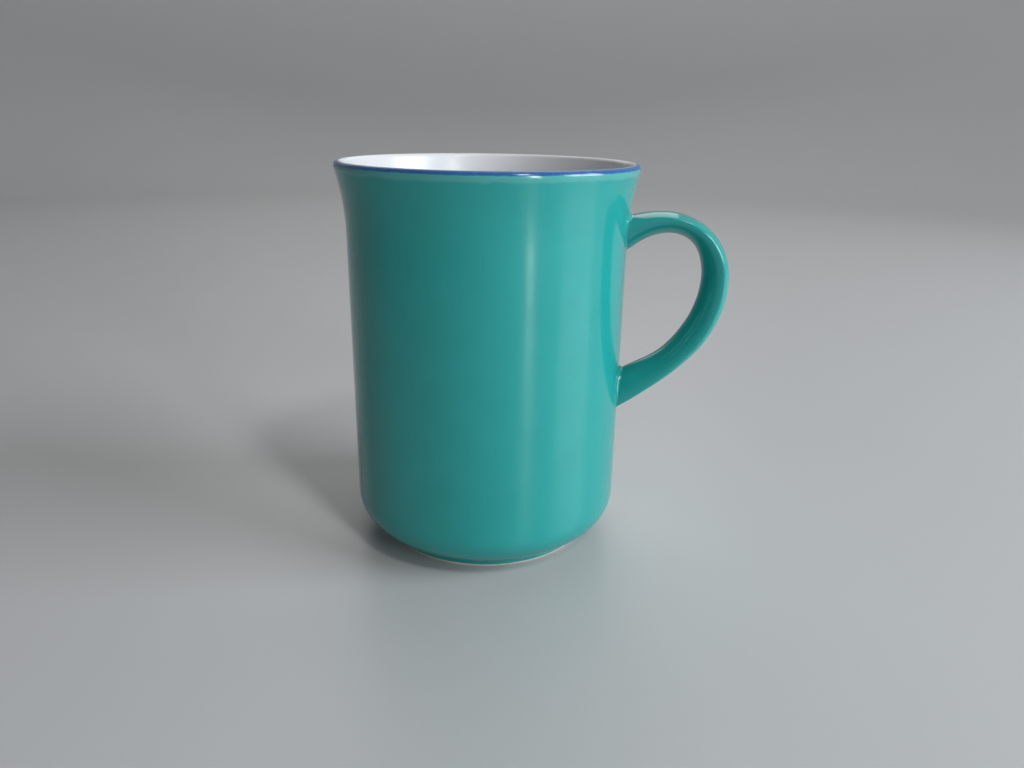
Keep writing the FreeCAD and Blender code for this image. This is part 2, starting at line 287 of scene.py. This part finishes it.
# the handle: an oval drawn once, swung along four arcs and filled out, its roots rolled into
# the wall
strap = {
    "clayHalf": 3.2 * mm,
    "halfThickness": 3.25 * mm,  # of the oval as it is drawn
    "edgeRadius": 1.6 * mm,
    "crest": 2.05 * mm,  # how far outside its middle the strap is widest
    "crestDepth": 2.0 * mm,  # of that widest line, below the outermost glaze
    "shoulder": 15.75 * mm,
    "topArc": 30.05 * mm,
    "lowerBend": 30.05 * mm,
    "lowerTurn": 40.0,
    "limb": 80.0 * mm,
    "ovalSpacing": 0.5 * mm,  # between points round the oval
    "shoulderSpacing": 0.7 * mm,  # between rings
    "limbSpacing": 0.8 * mm,
    "rootRounding": 0.8 * mm,
    "rootSteps": 8,
    "rootClear": 2.0 * mm,  # between the last ring of the strap and the wall
    "rootRoom": 8.6 * mm,  # and that much more where the strap meets it aslant
    "rootReach": 40,  # degrees of swing that are searched for the wall
    "rootHalvings": 40,
    "swingStep": 0.05,  # degrees
    "earlyRings": 9,
    "ringStep": 0.05 * mm,  # apart, as they are first extruded
    "sunk": 0.25 * mm,
    "gapMiddle": (47.6 * mm, 73.0 * mm),
    # how far the strap's two faces stand from its middle line, at angles round the finger gap
    "fullness": (
        (-120, 7.90, 2.15),
        (-100, 6.90, 1.60),
        (-80, 4.95, 2.10),
        (-50, 5.20, 2.25),
        (0, 5.30, 2.10),
        (30, 5.10, 1.70),
        (60, 4.05, 1.35),
        (80, 4.15, 1.15),
        (100, 4.95, 1.15),
        (125, 7.10, 1.20),
    ),
}
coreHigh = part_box("handle_core")[1]
halfThickness = strap["halfThickness"]
halfWidth = coreHigh.y + coat
reach = coreHigh.x + coat - strap["crestDepth"]
widestZ = coreHigh.z - strap["clayHalf"] + strap["crest"] - strap["shoulder"]
edgeY = halfWidth - strap["edgeRadius"]
flatter = halfThickness - strap["edgeRadius"]
crownApart = (edgeY ** 2 - flatter ** 2) / (2 * flatter)
crownRadius = halfThickness + crownApart
crownTurn = degrees(atan2(edgeY, crownApart))  # half of a crowned face, seen from its centre


def wallGap(point):  # distance out from the cup's glazed wall, and the wall's direction there
    out = hypot(point.x, point.y)
    if point.z < flareZ:
        return out - wallRadius, Vector((point.x / out, point.y / out, 0))
    toX, toZ = flareX - out, flareZ - point.z
    far = hypot(toX, toZ)
    way = Vector((point.x / out * toX / far, point.y / out * toX / far, toZ / far))
    return flareRadius - far, way


def ovalNormal(u, v):  # outward direction of the oval at a place on it
    if abs(v) > crownRadius * sin(radians(crownTurn)):
        return Vector((u, v - (edgeY if v > 0 else -edgeY))).normalized()
    return Vector((u + (crownApart if u > 0 else -crownApart), v)).normalized()


def turnedBy(vector, angle):  # in the handle's plane, anticlockwise
    return Matrix.Rotation(-angle, 3, "Y") @ vector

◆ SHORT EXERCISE
Each line of the listing above should be output exactly.

◆ RESPONSE TO THE EXERCISE
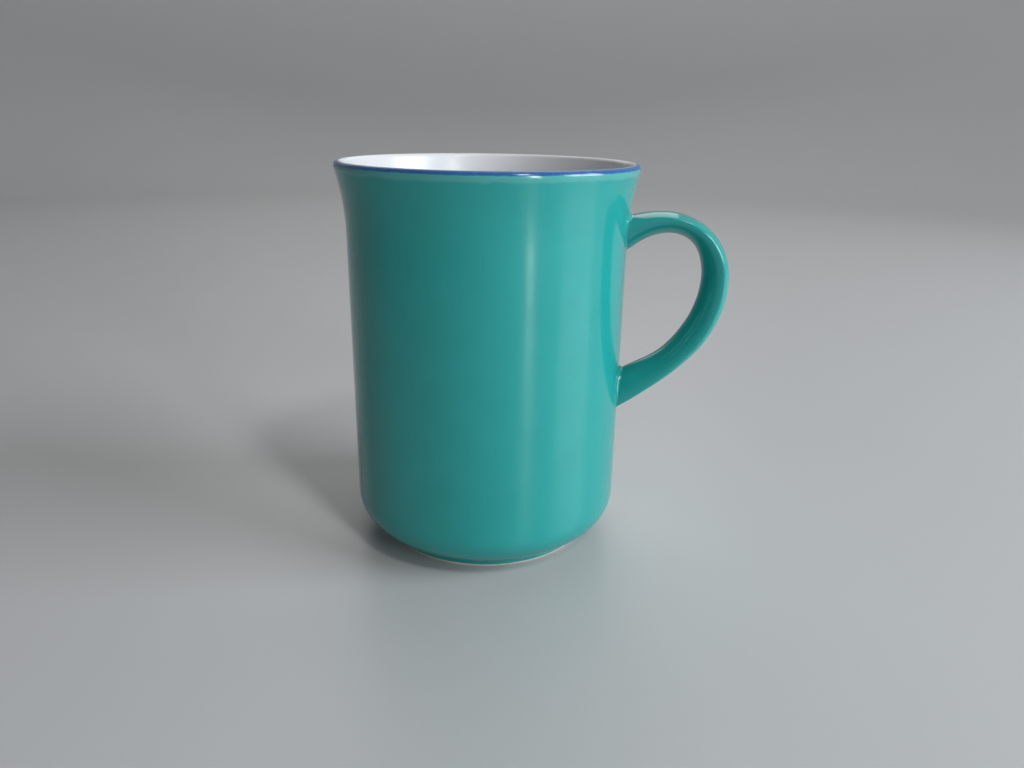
Keep writing the FreeCAD and Blender code for this image. This is part 2, starting at line 287 of scene.py. This part finishes it.
# the handle: an oval drawn once, swung along four arcs and filled out, its roots rolled into
# the wall
strap = {
    "clayHalf": 3.2 * mm,
    "halfThickness": 3.25 * mm,  # of the oval as it is drawn
    "edgeRadius": 1.6 * mm,
    "crest": 2.05 * mm,  # how far outside its middle the strap is widest
    "crestDepth": 2.0 * mm,  # of that widest line, below the outermost glaze
    "shoulder": 15.75 * mm,
    "topArc": 30.05 * mm,
    "lowerBend": 30.05 * mm,
    "lowerTurn": 40.0,
    "limb": 80.0 * mm,
    "ovalSpacing": 0.5 * mm,  # between points round the oval
    "shoulderSpacing": 0.7 * mm,  # between rings
    "limbSpacing": 0.8 * mm,
    "rootRounding": 0.8 * mm,
    "rootSteps": 8,
    "rootClear": 2.0 * mm,  # between the last ring of the strap and the wall
    "rootRoom": 8.6 * mm,  # and that much more where the strap meets it aslant
    "rootReach": 40,  # degrees of swing that are searched for the wall
    "rootHalvings": 40,
    "swingStep": 0.05,  # degrees
    "earlyRings": 9,
    "ringStep": 0.05 * mm,  # apart, as they are first extruded
    "sunk": 0.25 * mm,
    "gapMiddle": (47.6 * mm, 73.0 * mm),
    # how far the strap's two faces stand from its middle line, at angles round the finger gap
    "fullness": (
        (-120, 7.90, 2.15),
        (-100, 6.90, 1.60),
        (-80, 4.95, 2.10),
        (-50, 5.20, 2.25),
        (0, 5.30, 2.10),
        (30, 5.10, 1.70),
        (60, 4.05, 1.35),
        (80, 4.15, 1.15),
        (100, 4.95, 1.15),
        (125, 7.10, 1.20),
    ),
}
coreHigh = part_box("handle_core")[1]
halfThickness = strap["halfThickness"]
halfWidth = coreHigh.y + coat
reach = coreHigh.x + coat - strap["crestDepth"]
widestZ = coreHigh.z - strap["clayHalf"] + strap["crest"] - strap["shoulder"]
edgeY = halfWidth - strap["edgeRadius"]
flatter = halfThickness - strap["edgeRadius"]
crownApart = (edgeY ** 2 - flatter ** 2) / (2 * flatter)
crownRadius = halfThickness + crownApart
crownTurn = degrees(atan2(edgeY, crownApart))  # half of a crowned face, seen from its centre


def wallGap(point):  # distance out from the cup's glazed wall, and the wall's direction there
    out = hypot(point.x, point.y)
    if point.z < flareZ:
        return out - wallRadius, Vector((point.x / out, point.y / out, 0))
    toX, toZ = flareX - out, flareZ - point.z
    far = hypot(toX, toZ)
    way = Vector((point.x / out * toX / far, point.y / out * toX / far, toZ / far))
    return flareRadius - far, way


def ovalNormal(u, v):  # outward direction of the oval at a place on it
    if abs(v) > crownRadius * sin(radians(crownTurn)):
        return Vector((u, v - (edgeY if v > 0 else -edgeY))).normalized()
    return Vector((u + (crownApart if u > 0 else -crownApart), v)).normalized()


def turnedBy(vector, angle):  # in the handle's plane, anticlockwise
    return Matrix.Rotation(-angle, 3, "Y") @ vector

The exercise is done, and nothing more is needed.